Le milliardaire Ted Turner, fondateur de CNN, a exprimé dernièrement des inquiétudes semblables à celles de Christopher Lasch. Lui aussi constate que la grande philanthropie américaine se meurt, les nouveaux superriches étant obsédés par l’accumulation de plus grandes richesses. Selon lui, si les gens fortunés aux États-Unis continuent de concentrer la richesse sans être plus généreux, licenciant sans vergogne des milliers d’employés et réclamant l’allégement de l’impôt, le spectre d’une révolution à la 1789 se profilera vite à l’horizon. Turner explique l’avarice des ploutocrates américains par leur obsession de figurer dans la liste des 400 Américains les plus riches fabriquée par la revue Forbes. Pour contrer les effets néfastes de cette liste fétiche, Turner propose qu’on instaure une liste annuelle des philanthropes les plus généreux et qu’on décerne un prix d’avarice (excellente idée, au Québec, ce serait le prix Séraphin). Turner, lui, a découvert les joies du don, ayant allongé 200 millions de dollars de sa fortune aux bonnes oeuvres.
Ce que nous disent Lasch et Turner, c’est que promouvoir le libéralisme économique sans l’assortir d’une éthique de la libéralité mène tout droit au cul-de-sac. Au Québec, de jeunes leaders économiques viennent de comprendre ce lien nécessaire entre libéralisme et libéralité. Pensons à Denis Langlois, président de Softimage qui, se réclamant de la grande tradition des mécènes, a récemment créé une fondation privée pour le soutien du cinéma d’auteur.
Dans leurs savantes analyses, les promoteurs du libéralisme économique se plaisent souvent à décrire le marché comme un système omniscient et capable de tout, se régulant par l’interaction de valeurs abstraites, masse monétaire, taux d’intérêt, fluidité des capitaux, taux d’épargne, etc.
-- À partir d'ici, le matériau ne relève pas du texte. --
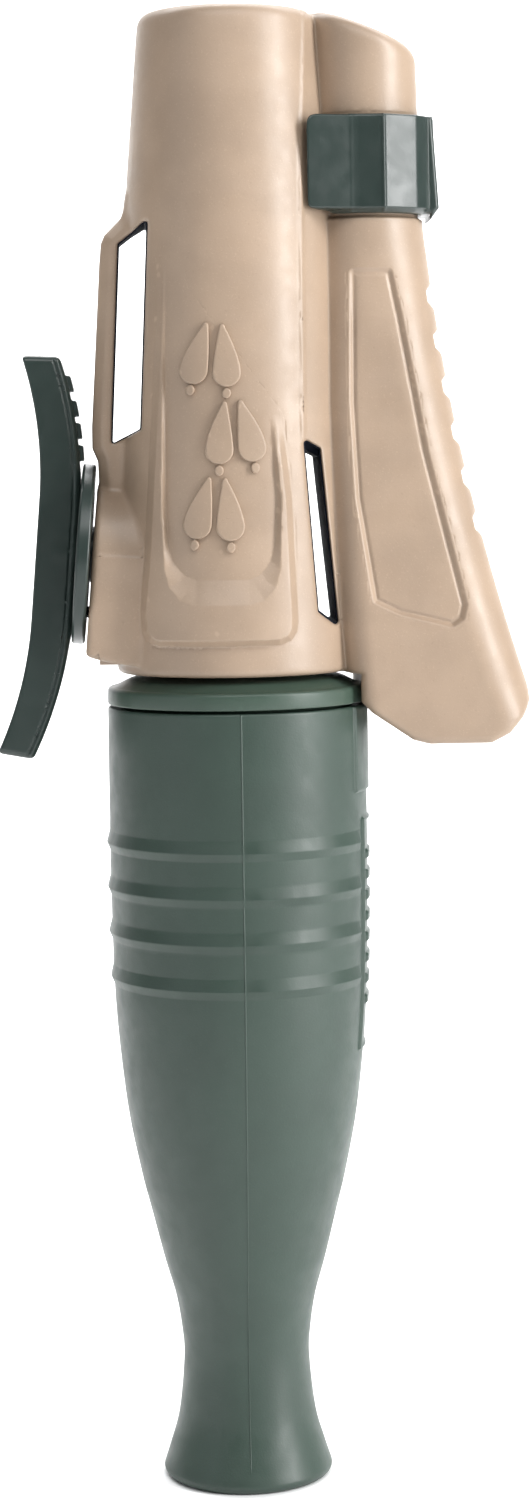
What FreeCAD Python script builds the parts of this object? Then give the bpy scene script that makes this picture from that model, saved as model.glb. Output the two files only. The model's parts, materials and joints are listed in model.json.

Ils confondent aussi souvent le marché avec la société civile–la société en dehors de l’État et des grandes corporations–, voyant ses membres comme des acteurs rationnels cherchant sans cesse à optimiser leurs intérêts. Ils oublient que ce qui rend possible cette société civile sur laquelle s’appuie le marché, c’est un ensemble de qualités humaines, comme la politesse, la confiance, le civisme, la solidarité, le sens de la parole donnée, l’ouverture d’esprit et même l’entrepreneurship. Or, et c’est ce qui découle des idées de Jacques T. Godbout, ces qualités naissent dans une culture du don, et non point du fait de l’intérêt marchand.
Des ultra-libéraux comme Friedrich Hayek avaient une grande confiance dans la capacité du marché de se tempérer. Son oeuvre est parcourue de la conviction que l’une des forces du marché est qu’il laisse aux riches toute liberté de soutenir les arts et les sciences et d’expérimenter de nouveaux modes de vie. Mais si les riches ignorent le mécénat, s’enferment dans leur richesse et s’éloignent des classes moyennes et démunies, sacrifiant l’égalité civique à leur fortune, quel est ce marché proclamé société de libertés? Un royaume pour happy few.

La société civile, lieu du don

Au lendemain de la Deuxième Guerre Mondiale, les économistes et les intellectuels se disaient que le marché avait ses défaillances et ne pouvaient donc tout faire. Ils ont créé l’État-providence, qui stimule l’économie, produit des services et répartit la richesse au nom de la justice sociale. Aujourd’hui, on admet que l’État-providence a lui aussi ses faiblesses et qu’en bien des domaines, le marché est plus efficace que lui. Cependant, le marché et l’État ont l’un et l’autre leurs limites et ne peuvent nous garantir de vivre dans un monde humain, joyeux et fraternel. Il faudra bien que les économistes, gens d’affaires et intellectuels, réservent une plus grande place dans leurs pensées au don et à sa vertu, la générosité. Hélas, nombre d’économistes demeurent obnubilés par leurs statistiques et leurs équations, et plusieurs intellectuels, notamment ceux de la gauche caviar, ne jurent encore que par l’État. Il est peut-être temps de songer à quelles conditions la société civile peut s’épanouir et se muscler, car avec un marché triomphant et un État plus modeste, elle sera de plus en plus sollicitée.
Les Anciens ne connaissaient ni le bien-être social, ni l’impôt sur revenu, ni les cartes de crédit, ni les droits de l’Homme. Mais ils donnaient sans mesure, avec un sens de la fête et de la réjouissance publique que nous pouvons leur envier. Nous les Modernes, nous sommes pingres, et c’est là le paradoxe de notre époque, par efficacité et par justice. Nous avons le don triste et terne, presque honteux, rarement splendide. S’il fallait écrire l’équivalent de Le pain et le cirque pour notre époque, cet ouvrage s’intitulerait: Le vidéo et la bourse.